# Exercise task:
Write out exactly the lines that run from the line containing "for cable_name, route" through the line containing "for node in"; both end lines belong to the answer.

# Provided data:

·····

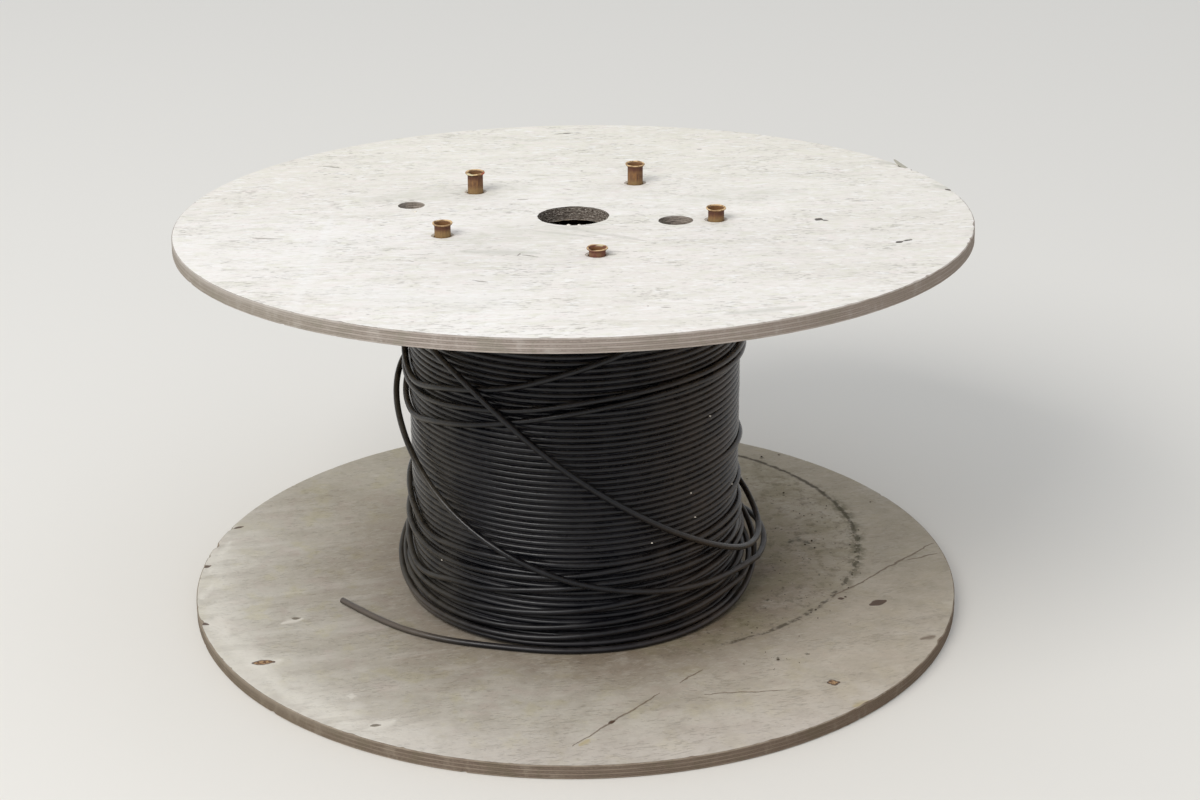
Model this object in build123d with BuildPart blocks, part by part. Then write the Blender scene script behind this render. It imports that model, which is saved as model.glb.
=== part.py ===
"""Plywood cable drum standing on its end, with black cable wound on it and some turns gone slack.

Origin: centre of the lower flange's underside. +Z runs up the drum's axis. Millimetres.
The near side, as the drum is looked at, is -Y, and azimuths are counted from +X towards +Y.
"""
from build123d import *
import math
import os

os.makedirs("parts", exist_ok=True)

# Flanges: two equal plywood discs.
flange_dia = 900.0
flange_t = 16.0
flange_arris = 1.2
inside_width = 451.4  # between the flanges while the flared tubes still held them tight
bore_dia = 80.0

# The upper flange has slipped down the tubes and sits askew.
slip = 18.4  # how far its middle has come down
slip_tilt = 3.0  # degrees
slip_high_side = -79.0  # azimuth of the side that stayed highest

# Drive hole, for the pin that turns the drum, and start hole, for the cable's inner end.
drive_dia = 38.0
drive_radius = 118.0
drive_azimuth = -13.0
start_dia = 30.0
start_land = 2.5  # between the start hole and the barrel's outside, seen from above
start_azimuth = 163.0

# Tie tubes: steel tubes with both ends flared, which draw the flanges together.
tube_count = 5
tube_first_azimuth = -9.0
tube_dia = 18.0
tube_wall = 1.5
tube_to_barrel = 1.5  # the tubes stand this far inside the barrel
flare_dia = 23.4
flare_height = 5.2
flare_lip = 1.1
tube_play = 1.0  # radial clearance in the flange's holes
recess_dia = 28.0  # counterbore that takes a flared end
recess_depth = 5.0
flare_shy = 0.4  # how far a seated flare stays below the face

# Barrel between the flanges, seated in a ring groove in each.
barrel_dia = 355.0
barrel_wall = 5.0
groove_depth = 5.0
groove_play = 0.8
barrel_end_play = 0.3

# Cable, wound in two layers.
cable_dia = 7.2
cable_pitch = 7.4
layer_count = 2
layer_step = 6.3  # rise of a layer that beds into the one below
turn_crown = 2.0  # how far the back of each layer stands out of the winding's ends
winding_play = 0.3
winding_end_play = 0.3
foot_spread = 4.0  # the lowest turns have slid outwards by this much
foot_height = 130.0  # height over which the winding widens towards its foot

# Levels and radii that follow from the sizes above.
cable_r = cable_dia / 2
barrel_r = barrel_dia / 2
tube_ring_radius = barrel_r - barrel_wall - tube_to_barrel - tube_dia / 2
tube_length = inside_width + 2 * flange_t - 2 * flare_shy
start_radius = barrel_r + start_land + start_dia / 2
flange_gap = inside_width - slip  # clear width on the axis as the drum stands now
lower_face = flange_t
upper_middle = flange_t + flange_gap + flange_t / 2
slope = math.tan(math.radians(slip_tilt))
slope_x = slope * math.cos(math.radians(slip_high_side))
slope_y = slope * math.sin(math.radians(slip_high_side))
winding_bore_r = barrel_r + winding_play
winding_r = winding_bore_r + cable_dia + (layer_count - 1) * layer_step
foot_r = winding_r + foot_spread
lowest_underside = flange_t + flange_gap - slope * winding_r
turn_count = math.floor((lowest_underside - lower_face - 2 * winding_end_play) / cable_pitch)
winding_bottom = lower_face + winding_end_play
winding_top = winding_bottom + turn_count * cable_pitch


def spot(radius, azimuth):
    """Point on the ground plan at a radius and an azimuth in degrees."""
    turn = math.radians(azimuth)
    return (radius * math.cos(turn), radius * math.sin(turn))


tube_azimuths = [tube_first_azimuth + 360 / tube_count * i for i in range(tube_count)]
tube_spots = [spot(tube_ring_radius, azimuth) for azimuth in tube_azimuths]

# Mid planes of the flanges. Each is cut from its own plane, so the upper one carries its holes askew with it.
lower_plane = Plane.XY.offset(flange_t / 2)
upper_plane = Plane(origin=(0, 0, upper_middle), x_dir=(1, 0, slope_x), z_dir=(-slope_x, -slope_y, 1))
lower_outside = lower_plane.offset(-flange_t / 2)
lower_inside = lower_plane.offset(flange_t / 2)
upper_inside = upper_plane.offset(-flange_t / 2)
upper_outside = upper_plane.offset(flange_t / 2)

# Lower flange: disc, bore, drive hole, tube holes with counterbores underneath, barrel groove on top.
with BuildPart() as flange_bottom:
    with BuildSketch(lower_outside):
        Circle(flange_dia / 2)
    extrude(amount=flange_t)
    chamfer(flange_bottom.edges().filter_by(GeomType.CIRCLE), length=flange_arris)
    with BuildSketch(lower_outside):
        Circle(bore_dia / 2)
        with Locations(spot(drive_radius, drive_azimuth)):
            Circle(drive_dia / 2)
        with Locations(*tube_spots):
            Circle(tube_dia / 2 + tube_play)
    extrude(amount=flange_t, mode=Mode.SUBTRACT)
    with BuildSketch(lower_outside):
        with Locations(*tube_spots):
            Circle(recess_dia / 2)
    extrude(amount=recess_depth, mode=Mode.SUBTRACT)
    with BuildSketch(lower_inside):
        Circle(barrel_r + groove_play)
        Circle(barrel_r - barrel_wall - groove_play, mode=Mode.SUBTRACT)
    extrude(amount=-groove_depth, mode=Mode.SUBTRACT)

# Upper flange: the same drilling turned face up, and the start hole as well.
with BuildPart() as flange_top:
    with BuildSketch(upper_inside):
        Circle(flange_dia / 2)
    extrude(amount=flange_t)
    chamfer(flange_top.edges().filter_by(GeomType.CIRCLE), length=flange_arris)
    with BuildSketch(upper_inside):
        Circle(bore_dia / 2)
        with Locations(spot(drive_radius, drive_azimuth)):
            Circle(drive_dia / 2)
        with Locations(spot(start_radius, start_azimuth)):
            Circle(start_dia / 2)
        with Locations(*tube_spots):
            Circle(tube_dia / 2 + tube_play)
    extrude(amount=flange_t, mode=Mode.SUBTRACT)
    with BuildSketch(upper_outside):
        with Locations(*tube_spots):
            Circle(recess_dia / 2)
    extrude(amount=-recess_depth, mode=Mode.SUBTRACT)
    with BuildSketch(upper_inside):
        Circle(barrel_r + groove_play)
        Circle(barrel_r - barrel_wall - groove_play, mode=Mode.SUBTRACT)
    extrude(amount=groove_depth, mode=Mode.SUBTRACT)

flange_bottom.part.label = "flange_bottom"
flange_top.part.label = "flange_top"
export_step(flange_bottom.part, "parts/flange_bottom.step")
export_step(flange_top.part, "parts/flange_top.step")

# Barrel: a plain ring, square at both ends. It stands in the lower groove and reaches the bottom of the
# upper groove only on the side where the flange has slipped furthest.
barrel_bottom = lower_face - groove_depth + barrel_end_play
barrel_height = flange_t + flange_gap - slope * barrel_r + groove_depth - barrel_end_play - barrel_bottom
with BuildPart() as barrel:
    with BuildSketch(Plane.XY.offset(barrel_bottom)):
        Circle(barrel_r)
        Circle(barrel_r - barrel_wall, mode=Mode.SUBTRACT)
    extrude(amount=barrel_height)

barrel.part.label = "barrel"
export_step(barrel.part, "parts/barrel.step")

# Winding: one turned solid with its bore. Its side runs straight down and spreads at the foot, and each
# layer of cable shows on both ends as a ridge with sloping sides.
side_top = winding_top - turn_crown
side_foot = winding_bottom + turn_crown


def layer_ridges(outer_r, valley, ridge):
    """Profile of one end of the winding, from the bore outwards, as points (radius, height)."""
    width = (outer_r - winding_bore_r) / layer_count
    outline = [(winding_bore_r, valley)]
    for layer in range(layer_count):
        inner = winding_bore_r + layer * width
        outline.append((inner + turn_crown, ridge))
        outline.append((inner + width - turn_crown, ridge))
        outline.append((inner + width, valley))
    return outline


top_ridges = layer_ridges(winding_r, side_top, winding_top)
foot_ridges = layer_ridges(foot_r, side_foot, winding_bottom)
with BuildPart() as winding:
    with BuildSketch(Plane.XZ):
        with BuildLine():
            Polyline(*top_ridges)
            Line((winding_r, side_top), (winding_r, side_foot + foot_height))
            Line((winding_r, side_foot + foot_height), (foot_r, side_foot))
            Polyline(*foot_ridges)
            Line((winding_bore_r, side_foot), (winding_bore_r, side_top))
        make_face()
    revolve(axis=Axis.Z)

winding.part.label = "winding"
export_step(winding.part, "parts/winding.step")

# Tie tubes: the flared upper half of the wall is drawn about the tube's middle and mirrored.
tube_names = ["tie_tube_right", "tie_tube_back_right", "tie_tube_back_left", "tie_tube_left", "tie_tube_front"]
tube_middle = flare_shy + tube_length / 2
tube_r = tube_dia / 2
half_length = tube_length / 2
for tube_name, (tube_x, tube_y) in zip(tube_names, tube_spots):
    tube_plane = Plane(origin=(tube_x, tube_y, tube_middle), x_dir=(1, 0, 0), z_dir=(0, -1, 0))
    with BuildPart() as tie_tube:
        with BuildSketch(tube_plane):
            with BuildLine():
                bend_top = (flare_dia / 2, half_length - flare_lip)
                bend_foot = (tube_r, half_length - flare_height)
                mouth = (flare_dia / 2 - flare_lip, half_length)
                throat = (tube_r - tube_wall, half_length - flare_height)
                Line((tube_r, 0), bend_foot)
                Line(bend_foot, bend_top)
                Line(bend_top, mouth)
                Line(mouth, throat)
                Line(throat, (tube_r - tube_wall, 0))
                Line((tube_r - tube_wall, 0), (tube_r, 0))
            make_face()
            mirror(about=Plane.XZ)
        revolve(axis=Axis((tube_x, tube_y, 0), (0, 0, 1)))
    tie_tube.part.label = tube_name
    export_step(tie_tube.part, f"parts/{tube_name}.step")

# Slack cable. A route is a row of points, each an azimuth, the radius of the cable's middle and its height.
# It runs straight from point to point, and each bend is as wide as the two runs beside it allow.
cut_end_route = [
    (-164.6, 283.0, 19.8),
    (-149.3, 258.5, 19.8),
    (-132.8, 235.5, 19.8),
    (-115.3, 213.6, 19.8),
    (-93.0, 206.5, 19.8),
    (-69.0, 211.5, 19.8),
    (-44.0, 215.0, 20.6),
    (-18.0, 224.0, 33.0),
    (7.0, 229.0, 68.0),
    (33.0, 215.0, 101.0),
    (61.0, 207.0, 112.0),
    (90.0, 205.5, 113.0),
    (119.0, 206.0, 107.0),
    (148.0, 209.0, 93.0),
    (176.0, 214.0, 68.0),
    (202.0, 213.0, 43.0),
    (229.0, 209.0, 31.5),
    (257.0, 208.0, 29.5),
    (285.0, 208.0, 30.5),
    (312.0, 209.0, 33.5),
    (338.0, 208.0, 44.0),
]
fallen_route = [
    (-205.0, 203.0, 405.0),
    (-179.0, 203.0, 388.0),
    (-153.0, 202.0, 366.0),
    (-128.0, 200.5, 332.0),
    (-107.0, 199.5, 280.0),
    (-88.0, 199.5, 226.0),
    (-66.0, 200.5, 172.0),
    (-43.0, 204.0, 124.0),
    (-19.0, 214.0, 85.0),
    (4.0, 231.0, 84.0),
    (26.0, 221.0, 122.0),
    (52.0, 205.0, 156.0),
    (80.0, 202.0, 196.0),
    (108.0, 201.5, 236.0),
    (136.0, 202.0, 274.0),
    (162.0, 205.0, 302.0),
    (184.0, 208.0, 276.0),
    (203.0, 204.0, 224.0),
    (224.0, 201.5, 176.0),
    (247.0, 201.5, 134.0),
    (271.0, 203.0, 102.0),
    (297.0, 205.0, 82.0),
    (323.0, 209.0, 70.0),
    (349.0, 217.0, 56.0),
]


def route_points(route, height=0.0):
    """The route's points in space."""
    return [(*spot(radius, azimuth), level + height) for azimuth, radius, level in route]


def bend_radii(points):
    """Widest bend at each inner point: 0.45 of the shorter run beside it, over the tangent of half the turn."""
    radii = []
    for before, corner, after in zip(points, points[1:], points[2:]):
        run_in = Vector(*corner) - Vector(*before)
        run_out = Vector(*after) - Vector(*corner)
        half_turn = math.radians(run_in.get_angle(run_out)) / 2
        radii.append(0.45 * min(run_in.length, run_out.length) / math.tan(half_turn))
    return radii


for cable_name, route in (("cable_cut_end", cut_end_route), ("cable_fallen_turns", fallen_route)):
    points = route_points(route)
    radii = bend_radii(points)
    with BuildPart() as slack_cable:
        with BuildLine() as course:
            FilletPolyline(*points, radius=radii)
        middle_line = course.wire()
        with BuildSketch(Plane(origin=middle_line @ 0, z_dir=middle_line % 0)):
            Circle(cable_r)
        sweep(path=middle_line)
    section_by_length = math.pi * cable_r**2 * middle_line.length
    print(cable_name, "length", round(middle_line.length), "bend radii", [round(radius) for radius in radii])
    print("volume over section times length", round(slack_cable.part.volume / section_by_length, 4))
    slack_cable.part.label = cable_name
    export_step(slack_cable.part, f"parts/{cable_name}.step")
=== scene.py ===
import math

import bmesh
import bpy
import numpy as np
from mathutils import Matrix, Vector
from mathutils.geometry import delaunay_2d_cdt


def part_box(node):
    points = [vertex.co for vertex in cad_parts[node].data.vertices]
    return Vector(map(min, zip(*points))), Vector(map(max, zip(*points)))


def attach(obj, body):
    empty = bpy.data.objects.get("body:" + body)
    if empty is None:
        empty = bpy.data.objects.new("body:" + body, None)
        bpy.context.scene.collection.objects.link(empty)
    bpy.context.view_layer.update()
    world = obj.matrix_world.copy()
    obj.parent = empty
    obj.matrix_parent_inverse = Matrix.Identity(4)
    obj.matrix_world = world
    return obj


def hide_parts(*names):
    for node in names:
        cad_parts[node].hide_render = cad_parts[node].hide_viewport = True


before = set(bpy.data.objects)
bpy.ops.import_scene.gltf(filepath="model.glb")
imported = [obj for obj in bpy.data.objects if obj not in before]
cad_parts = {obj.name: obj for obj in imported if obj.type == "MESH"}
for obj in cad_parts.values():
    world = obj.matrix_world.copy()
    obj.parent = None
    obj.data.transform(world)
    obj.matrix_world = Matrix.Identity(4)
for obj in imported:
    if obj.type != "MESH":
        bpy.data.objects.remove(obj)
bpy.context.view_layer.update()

# %% [markdown]
# # A plywood cable drum with slack cable on it
#
# The drum stands on its end. It is two plywood discs, a hidden barrel, five rusty tubes with flared ends
# that used to draw the discs together, and over a hundred turns of thin black cable. The upper disc has
# slipped down the tubes and lies askew. Some turns of the cable have come loose.
#
# The frame that was just loaded holds the drum's exact sizes.

print("frame nodes:", sorted(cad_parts))

# %% [markdown]
# ## Camera
#
# The camera stands 2.7 m in front of the drum and 1.35 m above the floor, and looks down by 22 degrees. Its
# lens is long for a room picture, so the discs are only a little flattened by distance. The small shift puts
# the lens's own middle where it lies in the picture, which is 1200 by 800 pixels.

# %% Camera
camera_data = bpy.data.cameras.new("Camera")
camera = bpy.data.objects.new("Camera", camera_data)
bpy.context.collection.objects.link(camera)
bpy.context.scene.camera = camera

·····

# Expected answer:
for cable_name, route in (("cable_cut_end", cut_end_route), ("cable_fallen_turns", fallen_route)):
    points = route_points(route)
    radii = bend_radii(points)
    with BuildPart() as slack_cable:
        with BuildLine() as course:
            FilletPolyline(*points, radius=radii)
        middle_line = course.wire()
        with BuildSketch(Plane(origin=middle_line @ 0, z_dir=middle_line % 0)):
            Circle(cable_r)
        sweep(path=middle_line)
    section_by_length = math.pi * cable_r**2 * middle_line.length
    print(cable_name, "length", round(middle_line.length), "bend radii", [round(radius) for radius in radii])
    print("volume over section times length", round(slack_cable.part.volume / section_by_length, 4))
    slack_cable.part.label = cable_name
    export_step(slack_cable.part, f"parts/{cable_name}.step")
=== scene.py ===
import math

import bmesh
import bpy
import numpy as np
from mathutils import Matrix, Vector
from mathutils.geometry import delaunay_2d_cdt


def part_box(node):
    points = [vertex.co for vertex in cad_parts[node].data.vertices]
    return Vector(map(min, zip(*points))), Vector(map(max, zip(*points)))


def attach(obj, body):
    empty = bpy.data.objects.get("body:" + body)
    if empty is None:
        empty = bpy.data.objects.new("body:" + body, None)
        bpy.context.scene.collection.objects.link(empty)
    bpy.context.view_layer.update()
    world = obj.matrix_world.copy()
    obj.parent = empty
    obj.matrix_parent_inverse = Matrix.Identity(4)
    obj.matrix_world = world
    return obj


def hide_parts(*names):
    for node in names:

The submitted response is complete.